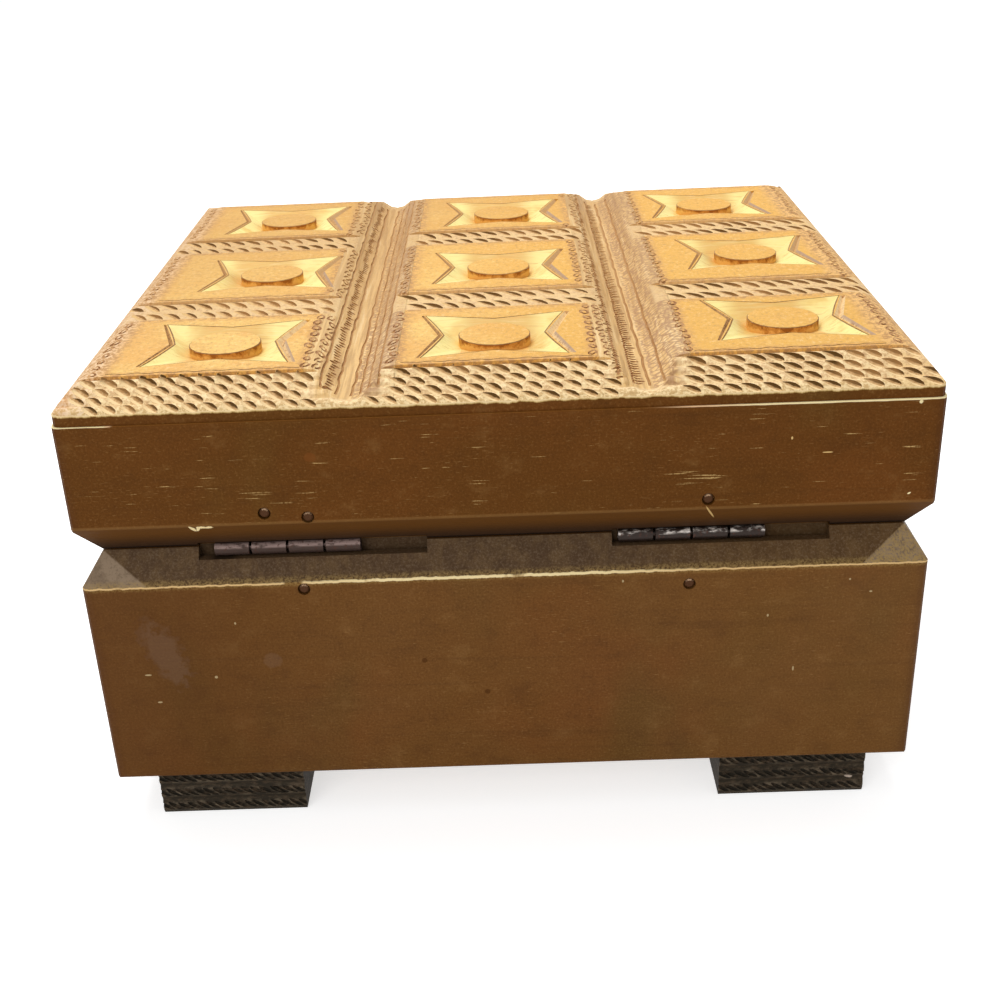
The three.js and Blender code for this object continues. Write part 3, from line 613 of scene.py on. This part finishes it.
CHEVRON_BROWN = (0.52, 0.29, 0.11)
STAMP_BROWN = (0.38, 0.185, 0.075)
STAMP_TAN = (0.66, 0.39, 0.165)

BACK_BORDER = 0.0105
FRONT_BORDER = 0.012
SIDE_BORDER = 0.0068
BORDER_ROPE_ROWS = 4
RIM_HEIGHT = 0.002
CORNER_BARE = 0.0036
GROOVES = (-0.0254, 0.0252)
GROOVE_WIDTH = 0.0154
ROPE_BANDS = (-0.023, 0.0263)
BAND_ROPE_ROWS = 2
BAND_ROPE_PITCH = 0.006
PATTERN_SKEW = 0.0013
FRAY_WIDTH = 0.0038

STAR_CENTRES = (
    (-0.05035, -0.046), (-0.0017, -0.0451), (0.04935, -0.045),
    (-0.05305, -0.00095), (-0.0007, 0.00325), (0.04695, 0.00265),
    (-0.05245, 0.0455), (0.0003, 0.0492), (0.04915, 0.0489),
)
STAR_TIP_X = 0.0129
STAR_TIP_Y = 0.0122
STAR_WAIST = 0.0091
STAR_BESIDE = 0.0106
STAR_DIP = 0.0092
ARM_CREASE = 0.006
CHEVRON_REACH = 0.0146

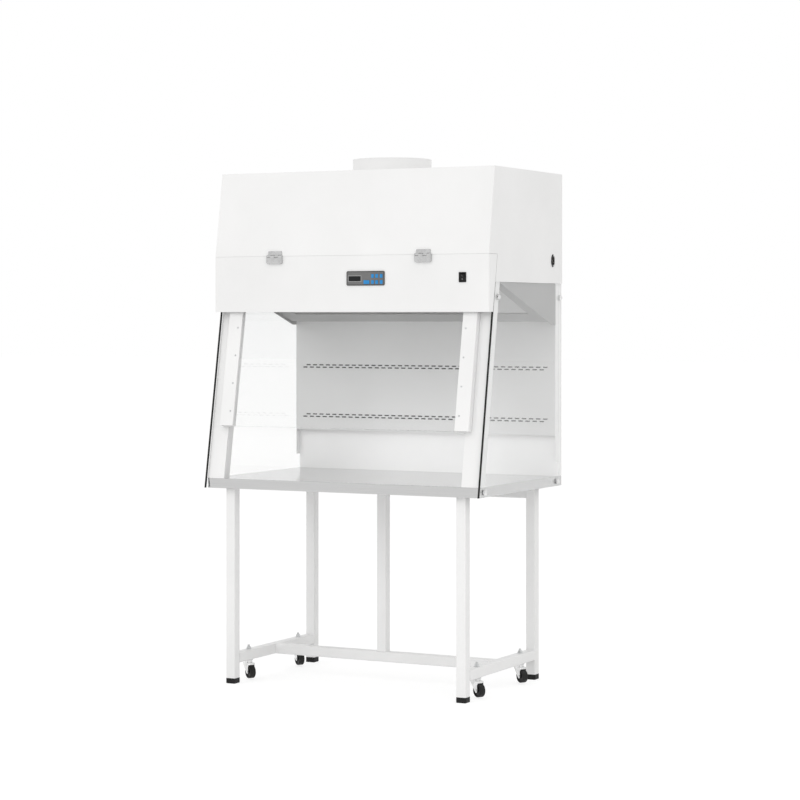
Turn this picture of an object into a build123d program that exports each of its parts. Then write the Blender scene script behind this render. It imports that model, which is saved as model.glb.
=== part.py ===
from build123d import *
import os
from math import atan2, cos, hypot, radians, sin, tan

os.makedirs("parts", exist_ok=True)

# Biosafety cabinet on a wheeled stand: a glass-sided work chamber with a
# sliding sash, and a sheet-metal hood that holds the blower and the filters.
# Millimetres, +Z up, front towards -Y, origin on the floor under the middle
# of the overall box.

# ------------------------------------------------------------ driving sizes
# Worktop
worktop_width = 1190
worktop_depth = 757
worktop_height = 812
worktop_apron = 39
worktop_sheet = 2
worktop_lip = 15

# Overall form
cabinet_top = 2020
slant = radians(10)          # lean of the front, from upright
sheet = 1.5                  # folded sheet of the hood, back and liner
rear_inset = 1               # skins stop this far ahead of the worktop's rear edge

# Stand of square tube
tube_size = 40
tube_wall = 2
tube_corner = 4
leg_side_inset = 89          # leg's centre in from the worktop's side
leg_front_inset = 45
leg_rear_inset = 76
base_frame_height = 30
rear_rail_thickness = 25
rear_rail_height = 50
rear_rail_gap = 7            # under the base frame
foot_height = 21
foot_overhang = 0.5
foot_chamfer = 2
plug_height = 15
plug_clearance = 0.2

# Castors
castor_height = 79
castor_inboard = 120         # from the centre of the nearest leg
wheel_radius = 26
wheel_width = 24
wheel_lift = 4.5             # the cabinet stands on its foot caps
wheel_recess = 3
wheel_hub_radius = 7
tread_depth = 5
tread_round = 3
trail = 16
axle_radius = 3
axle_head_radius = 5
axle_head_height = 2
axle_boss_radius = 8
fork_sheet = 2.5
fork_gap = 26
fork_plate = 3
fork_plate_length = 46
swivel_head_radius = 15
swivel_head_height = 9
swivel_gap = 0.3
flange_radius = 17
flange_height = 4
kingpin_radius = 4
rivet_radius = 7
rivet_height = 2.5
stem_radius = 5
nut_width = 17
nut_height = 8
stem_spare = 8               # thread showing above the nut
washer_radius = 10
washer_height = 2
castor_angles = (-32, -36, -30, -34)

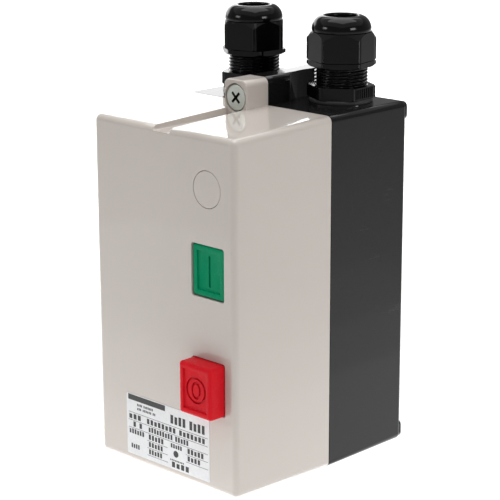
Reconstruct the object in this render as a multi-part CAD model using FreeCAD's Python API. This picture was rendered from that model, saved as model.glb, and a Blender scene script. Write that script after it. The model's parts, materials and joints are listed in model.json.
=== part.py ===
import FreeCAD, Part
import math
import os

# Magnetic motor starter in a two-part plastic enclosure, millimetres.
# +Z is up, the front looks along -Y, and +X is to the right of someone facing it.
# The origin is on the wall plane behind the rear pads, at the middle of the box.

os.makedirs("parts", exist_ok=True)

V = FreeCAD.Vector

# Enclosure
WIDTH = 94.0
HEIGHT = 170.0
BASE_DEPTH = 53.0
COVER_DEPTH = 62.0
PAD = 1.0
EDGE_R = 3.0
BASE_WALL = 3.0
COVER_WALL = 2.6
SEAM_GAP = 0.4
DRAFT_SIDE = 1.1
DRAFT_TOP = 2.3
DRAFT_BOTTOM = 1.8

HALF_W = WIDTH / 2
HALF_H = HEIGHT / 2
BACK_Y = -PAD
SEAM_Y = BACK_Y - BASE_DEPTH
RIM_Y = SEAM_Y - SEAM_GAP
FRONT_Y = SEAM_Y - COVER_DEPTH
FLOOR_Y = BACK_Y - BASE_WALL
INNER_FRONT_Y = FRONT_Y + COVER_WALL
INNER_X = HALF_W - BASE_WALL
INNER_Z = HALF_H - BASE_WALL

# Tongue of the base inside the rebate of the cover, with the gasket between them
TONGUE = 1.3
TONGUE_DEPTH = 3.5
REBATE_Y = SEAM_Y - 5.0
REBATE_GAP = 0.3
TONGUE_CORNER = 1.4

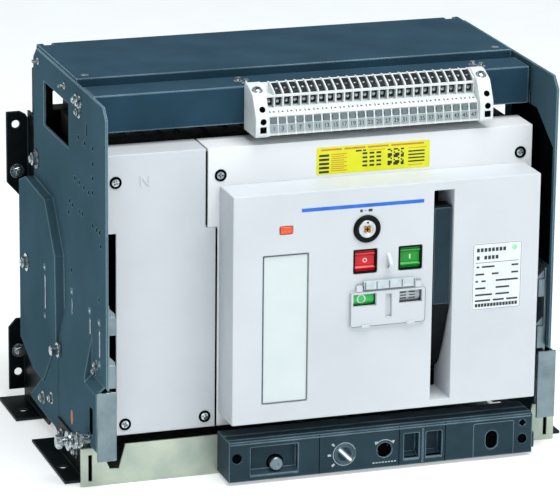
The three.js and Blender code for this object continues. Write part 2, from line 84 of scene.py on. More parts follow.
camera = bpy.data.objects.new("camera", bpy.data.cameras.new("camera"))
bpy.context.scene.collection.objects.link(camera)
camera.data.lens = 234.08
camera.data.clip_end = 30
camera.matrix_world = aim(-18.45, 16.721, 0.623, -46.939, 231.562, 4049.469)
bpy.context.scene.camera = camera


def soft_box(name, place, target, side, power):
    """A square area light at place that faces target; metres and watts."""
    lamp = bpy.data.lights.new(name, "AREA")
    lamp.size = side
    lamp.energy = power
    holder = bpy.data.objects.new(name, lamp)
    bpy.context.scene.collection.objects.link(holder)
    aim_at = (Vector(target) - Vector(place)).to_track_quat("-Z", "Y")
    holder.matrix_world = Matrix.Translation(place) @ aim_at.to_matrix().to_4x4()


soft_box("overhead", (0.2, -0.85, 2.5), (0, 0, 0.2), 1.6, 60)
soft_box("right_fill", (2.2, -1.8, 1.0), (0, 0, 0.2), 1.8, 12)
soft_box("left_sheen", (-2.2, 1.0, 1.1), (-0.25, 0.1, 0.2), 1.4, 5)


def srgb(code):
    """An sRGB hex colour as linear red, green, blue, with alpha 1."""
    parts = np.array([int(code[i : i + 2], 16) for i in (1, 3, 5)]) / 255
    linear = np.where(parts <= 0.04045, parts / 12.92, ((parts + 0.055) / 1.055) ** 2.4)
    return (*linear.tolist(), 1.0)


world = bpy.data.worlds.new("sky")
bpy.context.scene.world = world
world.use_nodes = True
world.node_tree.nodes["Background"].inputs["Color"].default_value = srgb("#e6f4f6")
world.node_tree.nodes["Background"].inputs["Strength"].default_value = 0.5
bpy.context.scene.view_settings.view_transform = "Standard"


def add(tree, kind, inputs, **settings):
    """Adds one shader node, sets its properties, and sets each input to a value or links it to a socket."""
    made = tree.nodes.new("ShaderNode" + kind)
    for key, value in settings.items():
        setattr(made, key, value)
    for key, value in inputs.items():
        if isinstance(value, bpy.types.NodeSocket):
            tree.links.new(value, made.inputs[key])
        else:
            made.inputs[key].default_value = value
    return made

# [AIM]
Transcribe exactly, and only, the lines beginning at the line containing "More parts follow." and ending at the line containing "return (*linear.tolist(), 1.0)", both inclusive.

# [SOLUTION]
The three.js and Blender code for this object continues. Write part 2, from line 84 of scene.py on. More parts follow.
camera = bpy.data.objects.new("camera", bpy.data.cameras.new("camera"))
bpy.context.scene.collection.objects.link(camera)
camera.data.lens = 234.08
camera.data.clip_end = 30
camera.matrix_world = aim(-18.45, 16.721, 0.623, -46.939, 231.562, 4049.469)
bpy.context.scene.camera = camera


def soft_box(name, place, target, side, power):
    """A square area light at place that faces target; metres and watts."""
    lamp = bpy.data.lights.new(name, "AREA")
    lamp.size = side
    lamp.energy = power
    holder = bpy.data.objects.new(name, lamp)
    bpy.context.scene.collection.objects.link(holder)
    aim_at = (Vector(target) - Vector(place)).to_track_quat("-Z", "Y")
    holder.matrix_world = Matrix.Translation(place) @ aim_at.to_matrix().to_4x4()


soft_box("overhead", (0.2, -0.85, 2.5), (0, 0, 0.2), 1.6, 60)
soft_box("right_fill", (2.2, -1.8, 1.0), (0, 0, 0.2), 1.8, 12)
soft_box("left_sheen", (-2.2, 1.0, 1.1), (-0.25, 0.1, 0.2), 1.4, 5)


def srgb(code):
    """An sRGB hex colour as linear red, green, blue, with alpha 1."""
    parts = np.array([int(code[i : i + 2], 16) for i in (1, 3, 5)]) / 255
    linear = np.where(parts <= 0.04045, parts / 12.92, ((parts + 0.055) / 1.055) ** 2.4)
    return (*linear.tolist(), 1.0)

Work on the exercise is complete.